Strong, compressible, bendable and stretchable silicone sponges by solvent-controlled hydrolysis and polycondensation of silanes.

Porous monolithic materials have wide potential applications in various fields. However, it is still very challenging to obtain flexible silica monolithic materials that could withstand diverse mechanical deformations. Here, we report a simple method for the preparation of strong, compressible, bendable and stretchable (SCBS) silicone sponges. The SCBS silicone sponges were fabricated by solvent-controlled hydrolytic polycondensation of silanes in the presence of co-solvents of water, followed by being dried at ambient pressure at 60 °C. The mechanical properties of the SCBS silicone sponges depend on their network structure, which is controllable by the co-solvents with different polarity, e.g., alcohols, alkanes and arenes. The co-solvents affect the network structure by influencing the hydrolysis and polycondensation of silanes in the sol-gel and phase separation processes. The SCBS silicone sponges are highly compressible (90%), bendable (20 mm) and stretchable (50%).
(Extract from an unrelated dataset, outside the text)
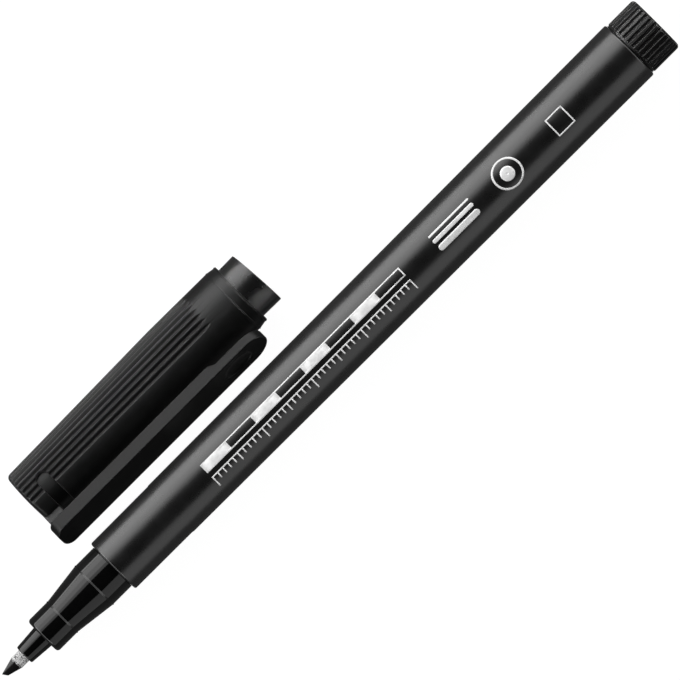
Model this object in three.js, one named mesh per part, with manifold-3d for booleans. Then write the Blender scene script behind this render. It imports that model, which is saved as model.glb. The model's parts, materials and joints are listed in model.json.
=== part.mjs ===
// Permanent marker with its cap off. The pen is a tapered barrel with a ribbed end plug, a
// stepped front section and a fibre nib. The cap lies beside it, with its clip and inner cap.
// Millimetres, +Z up. Pen and cap lie along X, nib and closed cap end toward -X, cap on the +Y
// side. Both rest on Z = 0, and the origin is the middle of the ground under the whole set.

import * as THREE from 'three';
import { mergeVertices } from 'three/addons/utils/BufferGeometryUtils.js';
import Module from 'manifold-3d';

const wasm = await Module();
wasm.setup();

// Barrel
const BARREL_LENGTH = 104.2;
const BARREL_FRONT_DIAMETER = 9.1;
const BARREL_SEAT_LENGTH = 11.5; // slightly slimmer stretch behind the front rim
const BARREL_SEAT_DRAFT = 0.03; // how much the radius grows over the seat
const BARREL_STEP_HEIGHT = 0.065;
const BARREL_STEP_LENGTH = 0.25;
const BARREL_REAR_DIAMETER = 9.9;
const BARREL_RIM_RADIUS = 0.35;
const BARREL_WALL = 0.85;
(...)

The SCBS silicone sponges are also superhydrophobic/superoleophilic, and are promising materials for clean-up of oil contaminants from water surface. Moreover, the SCBS silicone sponges show high stability in a wide range of temperature (-196 to 300 °C). We believe that the SCBS silicone sponge will find applications in many fields, and the findings in this study will shed light on the design of novel silica monolithic materials.